### Task brief
Give back the entire listing verbatim.

____ Data lines

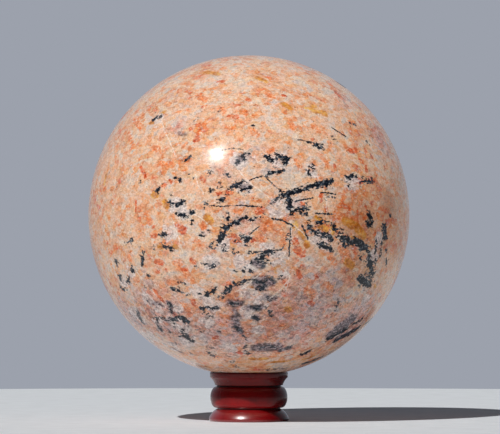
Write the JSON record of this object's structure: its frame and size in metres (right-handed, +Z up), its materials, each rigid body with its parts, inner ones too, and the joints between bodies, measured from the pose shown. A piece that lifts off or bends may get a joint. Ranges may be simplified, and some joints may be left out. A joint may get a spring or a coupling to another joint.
{
  "type": "polished iolite sunstone ball on a wooden stand",
  "caption": "Polished ball of speckled iolite sunstone resting in the shallow dish of a small turned, red-lacquered wooden stand; a display piece.",
  "frame": {"origin": "middle of the stand's flat base, on the surface that it stands on", "axes": "+Z up along the stand's turned axis and through the ball's centre; -Y is the side seen in the picture"},
  "size_m": [0.23, 0.23, 0.2619],
  "materials": {
    "sunstone": "polished",
    "lacquered_wood": "gloss red lacquer"
  },
  "bodies": {
    "root": {"sunstone_ball": "sunstone", "wooden_stand": "lacquered_wood"}
  },
  "joints": []
}
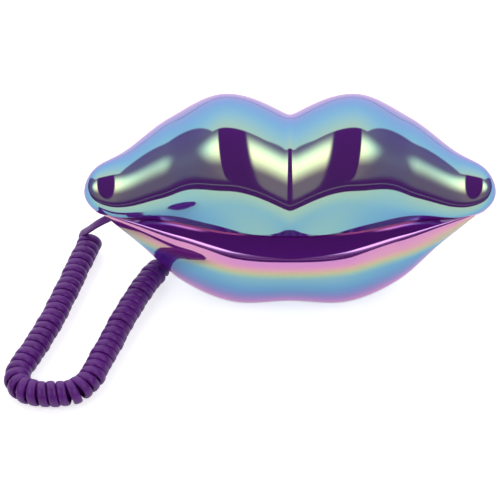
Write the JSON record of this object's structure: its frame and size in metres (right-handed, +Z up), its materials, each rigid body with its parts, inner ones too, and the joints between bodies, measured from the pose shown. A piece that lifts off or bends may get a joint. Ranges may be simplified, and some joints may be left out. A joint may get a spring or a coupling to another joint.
{
  "type": "novelty lips-shaped telephone",
  "caption": "Table telephone shaped as a pair of lips: the upper lip lifts off as the handset, the lower lip is the base, with a curly cord.",
  "frame": {"origin": "on the table under the middle of the telephone, its cord left out", "axes": "+X along the lips to the viewer's right, +Y away from the viewer towards the back, +Z up"},
  "size_m": [0.2466, 0.1447, 0.1024],
  "materials": {
    "shell_gloss": "glossy purple with a thin-film lustre",
    "inner_plastic": "fine satin moulding",
    "key_plastic": "satin moulding",
    "key_rubber": "moulded silicone",
    "foot_rubber": "matt rubber",
    "board": "solder mask",
    "capsule_metal": "plain",
    "ringer_brass": "plain",
    "ballast_iron": "as cast",
    "socket_plastic": "plain",
    "line_socket_plastic": "plain",
    "plug_clear": "clear moulding",
    "plunger_plastic": "satin moulding",
    "knob_plastic": "ribbed moulding",
    "steel": "zinc plated",
    "cord_vinyl": "satin vinyl"
  },
  "bodies": {
    "base": {"base_shell": "shell_gloss", "base_plate": "inner_plastic", "rubber_feet": "foot_rubber", "seat_pads": "foot_rubber", "hook_spring": "steel", "hook_switch": "socket_plastic", "base_board": "board", "ringer": "ringer_brass", "ballast_weight": "ballast_iron", "ringer_switch": "socket_plastic", "tone_switch": "socket_plastic", "line_jack": "line_socket_plastic", "base_jack": "socket_plastic", "base_screws": "steel", "base_plug": "plug_clear", "base_lead": "cord_vinyl", "curly_coil": "cord_vinyl", "handset_lead": "cord_vinyl"},
    "handset": {"handset_shell": "shell_gloss", "handset_cover": "inner_plastic", "key_mat": "key_rubber", "handset_board": "board", "earpiece_speaker": "capsule_metal", "earpiece_gasket": "key_rubber", "microphone": "capsule_metal", "microphone_boot": "key_rubber", "handset_jack": "socket_plastic", "handset_screws": "steel", "handset_plug": "plug_clear"},
    "key_3": {"key_3": "key_plastic"},
    "key_6": {"key_6": "key_plastic"},
    "key_9": {"key_9": "key_plastic"},
    "key_hash": {"key_hash": "key_plastic"},
    "key_2": {"key_2": "key_plastic"},
    "key_5": {"key_5": "key_plastic"},
    "key_8": {"key_8": "key_plastic"},
    "key_0": {"key_0": "key_plastic"},
    "key_1": {"key_1": "key_plastic"},
    "key_4": {"key_4": "key_plastic"},
    "key_7": {"key_7": "key_plastic"},
    "key_star": {"key_star": "key_plastic"},
    "key_redial": {"key_redial": "key_plastic"},
    "key_flash": {"key_flash": "key_plastic"},
    "hook": {"hook_plunger": "plunger_plastic"},
    "ringer_slider": {"ringer_knob": "knob_plastic"},
    "tone_slider": {"tone_knob": "knob_plastic"}
  },
  "joints": [
    {"name": "handset_lift", "type": "slide", "parent": "base", "child": "handset", "axis": [0, 0, 1], "range_m": [0, 0.06]},
    {"name": "key_3_press", "type": "slide", "parent": "handset", "child": "key_3", "axis": [0, 0, 1], "range_m": [0, 0.0012], "stiffness_N_per_m": 400, "springref_m": -0.0005},
    {"name": "key_6_press", "type": "slide", "parent": "handset", "child": "key_6", "axis": [0, 0, 1], "range_m": [0, 0.0012], "stiffness_N_per_m": 400, "springref_m": -0.0005},
    {"name": "key_9_press", "type": "slide", "parent": "handset", "child": "key_9", "axis": [0, 0, 1], "range_m": [0, 0.0012], "stiffness_N_per_m": 400, "springref_m": -0.0005},
    {"name": "key_hash_press", "type": "slide", "parent": "handset", "child": "key_hash", "axis": [0, 0, 1], "range_m": [0, 0.0012], "stiffness_N_per_m": 400, "springref_m": -0.0005},
    {"name": "key_2_press", "type": "slide", "parent": "handset", "child": "key_2", "axis": [0, 0, 1], "range_m": [0, 0.0012], "stiffness_N_per_m": 400, "springref_m": -0.0005},
    {"name": "key_5_press", "type": "slide", "parent": "handset", "child": "key_5", "axis": [0, 0, 1], "range_m": [0, 0.0012], "stiffness_N_per_m": 400, "springref_m": -0.0005},
    {"name": "key_8_press", "type": "slide", "parent": "handset", "child": "key_8", "axis": [0, 0, 1], "range_m": [0, 0.0012], "stiffness_N_per_m": 400, "springref_m": -0.0005},
    {"name": "key_0_press", "type": "slide", "parent": "handset", "child": "key_0", "axis": [0, 0, 1], "range_m": [0, 0.0012], "stiffness_N_per_m": 400, "springref_m": -0.0005},
    {"name": "key_1_press", "type": "slide", "parent": "handset", "child": "key_1", "axis": [0, 0, 1], "range_m": [0, 0.0012], "stiffness_N_per_m": 400, "springref_m": -0.0005},
    {"name": "key_4_press", "type": "slide", "parent": "handset", "child": "key_4", "axis": [0, 0, 1], "range_m": [0, 0.0012], "stiffness_N_per_m": 400, "springref_m": -0.0005},
    {"name": "key_7_press", "type": "slide", "parent": "handset", "child": "key_7", "axis": [0, 0, 1], "range_m": [0, 0.0012], "stiffness_N_per_m": 400, "springref_m": -0.0005},
    {"name": "key_star_press", "type": "slide", "parent": "handset", "child": "key_star", "axis": [0, 0, 1], "range_m": [0, 0.0012], "stiffness_N_per_m": 400, "springref_m": -0.0005},
    {"name": "key_redial_press", "type": "slide", "parent": "handset", "child": "key_redial", "axis": [0, 0, 1], "range_m": [0, 0.0012], "stiffness_N_per_m": 400, "springref_m": -0.0005},
    {"name": "key_flash_press", "type": "slide", "parent": "handset", "child": "key_flash", "axis": [0, 0, 1], "range_m": [0, 0.0012], "stiffness_N_per_m": 400, "springref_m": -0.0005},
    {"name": "hook_rise", "type": "slide", "parent": "base", "child": "hook", "axis": [0, 0, 1], "range_m": [0, 0.004], "stiffness_N_per_m": 60, "springref_m": 0.006, "deforming": ["hook_spring"]},
    {"name": "ringer_slide", "type": "slide", "parent": "base", "child": "ringer_slider", "axis": [1, 0, 0], "range_m": [0, 0.004]},
    {"name": "tone_slide", "type": "slide", "parent": "base", "child": "tone_slider", "axis": [1, 0, 0], "range_m": [0, 0.004]}
  ],
  "couplings": [
    {"joint": "hook_rise", "follows": "handset_lift", "ratio": 0.0666}
  ]
}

________

### The response
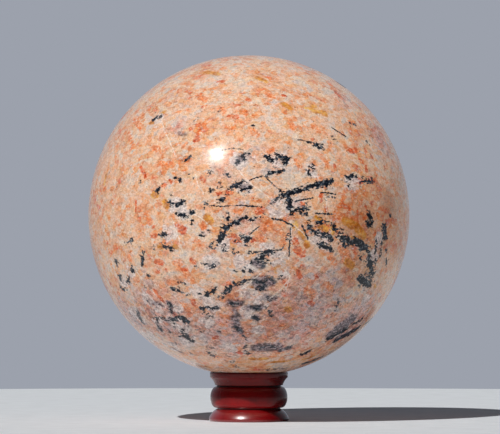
Write the JSON record of this object's structure: its frame and size in metres (right-handed, +Z up), its materials, each rigid body with its parts, inner ones too, and the joints between bodies, measured from the pose shown. A piece that lifts off or bends may get a joint. Ranges may be simplified, and some joints may be left out. A joint may get a spring or a coupling to another joint.
{
  "type": "polished iolite sunstone ball on a wooden stand",
  "caption": "Polished ball of speckled iolite sunstone resting in the shallow dish of a small turned, red-lacquered wooden stand; a display piece.",
  "frame": {"origin": "middle of the stand's flat base, on the surface that it stands on", "axes": "+Z up along the stand's turned axis and through the ball's centre; -Y is the side seen in the picture"},
  "size_m": [0.23, 0.23, 0.2619],
  "materials": {
    "sunstone": "polished",
    "lacquered_wood": "gloss red lacquer"
  },
  "bodies": {
    "root": {"sunstone_ball": "sunstone", "wooden_stand": "lacquered_wood"}
  },
  "joints": []
}
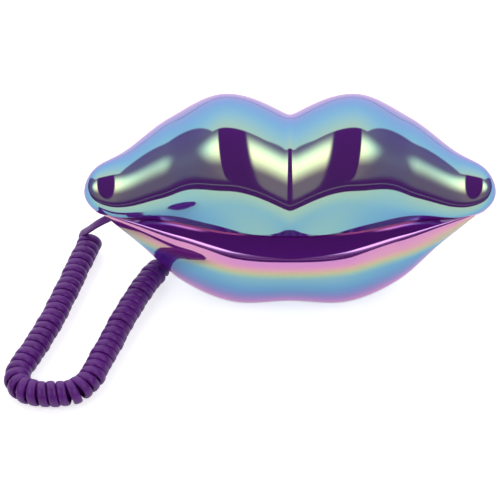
Write the JSON record of this object's structure: its frame and size in metres (right-handed, +Z up), its materials, each rigid body with its parts, inner ones too, and the joints between bodies, measured from the pose shown. A piece that lifts off or bends may get a joint. Ranges may be simplified, and some joints may be left out. A joint may get a spring or a coupling to another joint.
{
  "type": "novelty lips-shaped telephone",
  "caption": "Table telephone shaped as a pair of lips: the upper lip lifts off as the handset, the lower lip is the base, with a curly cord.",
  "frame": {"origin": "on the table under the middle of the telephone, its cord left out", "axes": "+X along the lips to the viewer's right, +Y away from the viewer towards the back, +Z up"},
  "size_m": [0.2466, 0.1447, 0.1024],
  "materials": {
    "shell_gloss": "glossy purple with a thin-film lustre",
    "inner_plastic": "fine satin moulding",
    "key_plastic": "satin moulding",
    "key_rubber": "moulded silicone",
    "foot_rubber": "matt rubber",
    "board": "solder mask",
    "capsule_metal": "plain",
    "ringer_brass": "plain",
    "ballast_iron": "as cast",
    "socket_plastic": "plain",
    "line_socket_plastic": "plain",
    "plug_clear": "clear moulding",
    "plunger_plastic": "satin moulding",
    "knob_plastic": "ribbed moulding",
    "steel": "zinc plated",
    "cord_vinyl": "satin vinyl"
  },
  "bodies": {
    "base": {"base_shell": "shell_gloss", "base_plate": "inner_plastic", "rubber_feet": "foot_rubber", "seat_pads": "foot_rubber", "hook_spring": "steel", "hook_switch": "socket_plastic", "base_board": "board", "ringer": "ringer_brass", "ballast_weight": "ballast_iron", "ringer_switch": "socket_plastic", "tone_switch": "socket_plastic", "line_jack": "line_socket_plastic", "base_jack": "socket_plastic", "base_screws": "steel", "base_plug": "plug_clear", "base_lead": "cord_vinyl", "curly_coil": "cord_vinyl", "handset_lead": "cord_vinyl"},
    "handset": {"handset_shell": "shell_gloss", "handset_cover": "inner_plastic", "key_mat": "key_rubber", "handset_board": "board", "earpiece_speaker": "capsule_metal", "earpiece_gasket": "key_rubber", "microphone": "capsule_metal", "microphone_boot": "key_rubber", "handset_jack": "socket_plastic", "handset_screws": "steel", "handset_plug": "plug_clear"},
    "key_3": {"key_3": "key_plastic"},
    "key_6": {"key_6": "key_plastic"},
    "key_9": {"key_9": "key_plastic"},
    "key_hash": {"key_hash": "key_plastic"},
    "key_2": {"key_2": "key_plastic"},
    "key_5": {"key_5": "key_plastic"},
    "key_8": {"key_8": "key_plastic"},
    "key_0": {"key_0": "key_plastic"},
    "key_1": {"key_1": "key_plastic"},
    "key_4": {"key_4": "key_plastic"},
    "key_7": {"key_7": "key_plastic"},
    "key_star": {"key_star": "key_plastic"},
    "key_redial": {"key_redial": "key_plastic"},
    "key_flash": {"key_flash": "key_plastic"},
    "hook": {"hook_plunger": "plunger_plastic"},
    "ringer_slider": {"ringer_knob": "knob_plastic"},
    "tone_slider": {"tone_knob": "knob_plastic"}
  },
  "joints": [
    {"name": "handset_lift", "type": "slide", "parent": "base", "child": "handset", "axis": [0, 0, 1], "range_m": [0, 0.06]},
    {"name": "key_3_press", "type": "slide", "parent": "handset", "child": "key_3", "axis": [0, 0, 1], "range_m": [0, 0.0012], "stiffness_N_per_m": 400, "springref_m": -0.0005},
    {"name": "key_6_press", "type": "slide", "parent": "handset", "child": "key_6", "axis": [0, 0, 1], "range_m": [0, 0.0012], "stiffness_N_per_m": 400, "springref_m": -0.0005},
    {"name": "key_9_press", "type": "slide", "parent": "handset", "child": "key_9", "axis": [0, 0, 1], "range_m": [0, 0.0012], "stiffness_N_per_m": 400, "springref_m": -0.0005},
    {"name": "key_hash_press", "type": "slide", "parent": "handset", "child": "key_hash", "axis": [0, 0, 1], "range_m": [0, 0.0012], "stiffness_N_per_m": 400, "springref_m": -0.0005},
    {"name": "key_2_press", "type": "slide", "parent": "handset", "child": "key_2", "axis": [0, 0, 1], "range_m": [0, 0.0012], "stiffness_N_per_m": 400, "springref_m": -0.0005},
    {"name": "key_5_press", "type": "slide", "parent": "handset", "child": "key_5", "axis": [0, 0, 1], "range_m": [0, 0.0012], "stiffness_N_per_m": 400, "springref_m": -0.0005},
    {"name": "key_8_press", "type": "slide", "parent": "handset", "child": "key_8", "axis": [0, 0, 1], "range_m": [0, 0.0012], "stiffness_N_per_m": 400, "springref_m": -0.0005},
    {"name": "key_0_press", "type": "slide", "parent": "handset", "child": "key_0", "axis": [0, 0, 1], "range_m": [0, 0.0012], "stiffness_N_per_m": 400, "springref_m": -0.0005},
    {"name": "key_1_press", "type": "slide", "parent": "handset", "child": "key_1", "axis": [0, 0, 1], "range_m": [0, 0.0012], "stiffness_N_per_m": 400, "springref_m": -0.0005},
    {"name": "key_4_press", "type": "slide", "parent": "handset", "child": "key_4", "axis": [0, 0, 1], "range_m": [0, 0.0012], "stiffness_N_per_m": 400, "springref_m": -0.0005},
    {"name": "key_7_press", "type": "slide", "parent": "handset", "child": "key_7", "axis": [0, 0, 1], "range_m": [0, 0.0012], "stiffness_N_per_m": 400, "springref_m": -0.0005},
    {"name": "key_star_press", "type": "slide", "parent": "handset", "child": "key_star", "axis": [0, 0, 1], "range_m": [0, 0.0012], "stiffness_N_per_m": 400, "springref_m": -0.0005},
    {"name": "key_redial_press", "type": "slide", "parent": "handset", "child": "key_redial", "axis": [0, 0, 1], "range_m": [0, 0.0012], "stiffness_N_per_m": 400, "springref_m": -0.0005},
    {"name": "key_flash_press", "type": "slide", "parent": "handset", "child": "key_flash", "axis": [0, 0, 1], "range_m": [0, 0.0012], "stiffness_N_per_m": 400, "springref_m": -0.0005},
    {"name": "hook_rise", "type": "slide", "parent": "base", "child": "hook", "axis": [0, 0, 1], "range_m": [0, 0.004], "stiffness_N_per_m": 60, "springref_m": 0.006, "deforming": ["hook_spring"]},
    {"name": "ringer_slide", "type": "slide", "parent": "base", "child": "ringer_slider", "axis": [1, 0, 0], "range_m": [0, 0.004]},
    {"name": "tone_slide", "type": "slide", "parent": "base", "child": "tone_slider", "axis": [1, 0, 0], "range_m": [0, 0.004]}
  ],
  "couplings": [
    {"joint": "hook_rise", "follows": "handset_lift", "ratio": 0.0666}
  ]
}